# dying plants????



## alwaysaBettaLover (Mar 28, 2013)

Ok, so I just got 3 New plants about a week ago, and I have noticed several dead leaves popping up on the surface of the water, and on the filter intake tube. Is it something I'm doing wrong? Or is there something I'm supposed to be doing,but not... :-?


----------



## ao (Feb 29, 2012)

Hi 
can you expand more on what kind of plant you have in your tank? And how it looks right now?
Thanks ^_^

I'm going to move your thread over to the Planted Betta Tanks section so you can get more help.


----------



## Wildbetta (Mar 26, 2013)

Depending on where you got the plant it could have been grown emersed (which is roots in water and the rest above water--a lot of sellers grow plants this way because they grow faster).
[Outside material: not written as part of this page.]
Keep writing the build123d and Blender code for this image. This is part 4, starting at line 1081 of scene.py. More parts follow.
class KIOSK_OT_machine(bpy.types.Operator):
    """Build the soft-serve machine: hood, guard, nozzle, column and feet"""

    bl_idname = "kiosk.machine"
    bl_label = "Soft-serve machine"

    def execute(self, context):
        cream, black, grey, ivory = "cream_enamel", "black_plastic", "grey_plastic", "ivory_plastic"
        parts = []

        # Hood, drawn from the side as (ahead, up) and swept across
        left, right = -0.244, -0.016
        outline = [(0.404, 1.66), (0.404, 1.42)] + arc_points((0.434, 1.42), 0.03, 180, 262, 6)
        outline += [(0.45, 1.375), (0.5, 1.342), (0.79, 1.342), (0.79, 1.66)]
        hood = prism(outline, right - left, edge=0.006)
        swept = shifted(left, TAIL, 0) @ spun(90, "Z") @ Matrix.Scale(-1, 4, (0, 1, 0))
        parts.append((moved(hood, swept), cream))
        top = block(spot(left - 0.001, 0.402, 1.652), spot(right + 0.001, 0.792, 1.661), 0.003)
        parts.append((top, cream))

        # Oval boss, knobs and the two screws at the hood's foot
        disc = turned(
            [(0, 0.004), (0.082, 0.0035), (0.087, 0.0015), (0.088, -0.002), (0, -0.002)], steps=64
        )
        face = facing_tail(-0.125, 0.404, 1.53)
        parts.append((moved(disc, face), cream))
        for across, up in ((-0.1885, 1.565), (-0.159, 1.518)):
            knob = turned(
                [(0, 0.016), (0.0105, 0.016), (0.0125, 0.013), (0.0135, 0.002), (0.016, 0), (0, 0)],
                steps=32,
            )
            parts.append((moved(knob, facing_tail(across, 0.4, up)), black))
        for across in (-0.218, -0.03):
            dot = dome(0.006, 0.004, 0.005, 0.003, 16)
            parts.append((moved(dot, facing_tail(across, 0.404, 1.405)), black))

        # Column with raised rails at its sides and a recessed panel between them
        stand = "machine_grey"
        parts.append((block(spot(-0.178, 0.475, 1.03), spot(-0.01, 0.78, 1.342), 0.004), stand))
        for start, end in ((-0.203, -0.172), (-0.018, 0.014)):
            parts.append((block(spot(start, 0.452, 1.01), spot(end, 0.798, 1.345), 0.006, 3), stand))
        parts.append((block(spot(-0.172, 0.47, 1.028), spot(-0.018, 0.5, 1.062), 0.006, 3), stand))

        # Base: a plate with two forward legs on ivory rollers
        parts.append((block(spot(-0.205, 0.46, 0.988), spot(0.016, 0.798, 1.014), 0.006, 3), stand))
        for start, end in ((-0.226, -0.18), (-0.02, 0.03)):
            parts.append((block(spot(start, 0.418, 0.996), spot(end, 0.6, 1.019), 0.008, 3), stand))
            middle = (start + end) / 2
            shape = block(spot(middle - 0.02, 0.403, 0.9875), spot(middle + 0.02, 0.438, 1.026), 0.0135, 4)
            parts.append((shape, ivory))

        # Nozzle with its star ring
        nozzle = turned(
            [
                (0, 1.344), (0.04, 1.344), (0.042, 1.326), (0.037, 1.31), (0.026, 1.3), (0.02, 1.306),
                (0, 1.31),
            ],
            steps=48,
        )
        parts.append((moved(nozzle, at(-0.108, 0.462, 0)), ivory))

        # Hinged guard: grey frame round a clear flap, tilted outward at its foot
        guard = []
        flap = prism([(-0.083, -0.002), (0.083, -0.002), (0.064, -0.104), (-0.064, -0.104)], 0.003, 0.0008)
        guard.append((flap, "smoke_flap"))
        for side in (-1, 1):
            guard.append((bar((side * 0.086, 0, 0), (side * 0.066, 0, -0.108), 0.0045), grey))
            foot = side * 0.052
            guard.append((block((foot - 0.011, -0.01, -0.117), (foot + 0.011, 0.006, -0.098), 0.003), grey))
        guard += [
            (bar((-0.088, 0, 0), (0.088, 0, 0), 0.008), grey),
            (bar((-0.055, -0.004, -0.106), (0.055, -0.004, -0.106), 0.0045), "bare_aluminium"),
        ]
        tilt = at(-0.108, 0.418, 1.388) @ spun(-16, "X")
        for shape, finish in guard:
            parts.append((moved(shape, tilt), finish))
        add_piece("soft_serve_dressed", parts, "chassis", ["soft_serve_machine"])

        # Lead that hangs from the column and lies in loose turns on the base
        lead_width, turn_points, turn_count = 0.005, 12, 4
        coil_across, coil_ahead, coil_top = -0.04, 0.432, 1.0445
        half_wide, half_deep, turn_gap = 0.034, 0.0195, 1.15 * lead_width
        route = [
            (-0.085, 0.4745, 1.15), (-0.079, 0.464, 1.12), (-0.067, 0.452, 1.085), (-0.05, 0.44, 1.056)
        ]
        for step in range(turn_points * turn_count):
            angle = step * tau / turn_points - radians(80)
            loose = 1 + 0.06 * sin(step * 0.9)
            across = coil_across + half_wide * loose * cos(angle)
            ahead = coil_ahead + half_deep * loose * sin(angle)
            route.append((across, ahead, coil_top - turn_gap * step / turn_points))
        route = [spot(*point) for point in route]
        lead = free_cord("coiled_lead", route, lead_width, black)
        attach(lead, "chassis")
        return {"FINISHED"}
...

If so, it will shed it's leaves and grow new ones in the submersed form. Otherwise like aokashi posted above, knowing what the plant is and how the rest of it looks will give us an idea of what is going on.


----------



## alwaysaBettaLover (Mar 28, 2013)

I think one was a rainforest fern, or something like that. I will try to find the labels that came with the plant, and I will try to post some pics.


----------



## Wildbetta (Mar 26, 2013)

Was it perhaps an Amazon fern? Those are mainly bolbitus ferns and should be dealt with like java fern and anubias -- tying to something and leaving the rhizome uncovered.


----------



## alwaysaBettaLover (Mar 28, 2013)

YES!!! It the Amazon fern!!! And I the anubias fern too...I was finally able to get a shot of each, but I had to take them out of the tank.my camera is really bad, and the first picture cane in a clump of about 3, but I only did one.


----------



## ao (Feb 29, 2012)

they are
- water wisteria
- java fern
- Sword


----------



## Wildbetta (Mar 26, 2013)

I disagree with the top plant. It does not look anything like water wisteria to me and I have tons of the stuff. That looks more like a moneywort or similar plant to me. The others are definately java fern -- tie to something, do not bury the roots-- and amazon sword -- plant it in your substrate but not too deep, just the roots, keep the crown (the part between the roots and green part of the leaves) above the substrate otherwise it will not do very good.


----------



## ao (Feb 29, 2012)

it is the emmersed form of water wisteria. note the slightly spiked leaf edges


----------



## Wildbetta (Mar 26, 2013)

I have never seen the leaves quite that small. Even in the emersed form it has bigger leaves just thinner, from my knowledge.


----------



## Wildbetta (Mar 26, 2013)

http://www.fishlore.com/fishpicture/showphoto.php/photo/16160


Here is a shot showing the emersed form alongside the submerged form


----------



## ao (Feb 29, 2012)

lol, I do not have my own image of water wisteria grown emmersed. but OP can compare with the image here. note the leaf shapes and characteristics such as the serated edge. 
Hygrophilla difformis - Water Wisteria



Wildbetta said:


> http://www.fishlore.com/fishpicture/showphoto.php/photo/16160
> 
> 
> Here is a shot showing the emersed form alongside the submerged form


Unfortunately I believe that is a mis IDed picture, but I cannot tell what plant it is, it looks more like a water sprite. >.<


----------



## Wildbetta (Mar 26, 2013)

Hmm now looking at it, it might very well be watersprite now that you mention it. Although I have never personally seen it in its emersed form, I would have imagined it still having longer leafy leaves. I must say that you probably are correct though. LOL Here is a site that shows a stem in the emersed form quite well and it does look very similar to the OP's plant.
http://www.aquaticplantcentral.com/forumapc/plantfinder/details.php?id=62


----------



## ao (Feb 29, 2012)

^_^


----------



## alwaysaBettaLover (Mar 28, 2013)

So I should let them float along the surface? And which ones? Sorry, my brains a bit slow today..


----------



## ao (Feb 29, 2012)

Floating is fine for the java fern and the wisteria~
you should however, plant the sword in the substrate


----------



## alwaysaBettaLover (Mar 28, 2013)

Ok thanks!! I will definitely try that!


----------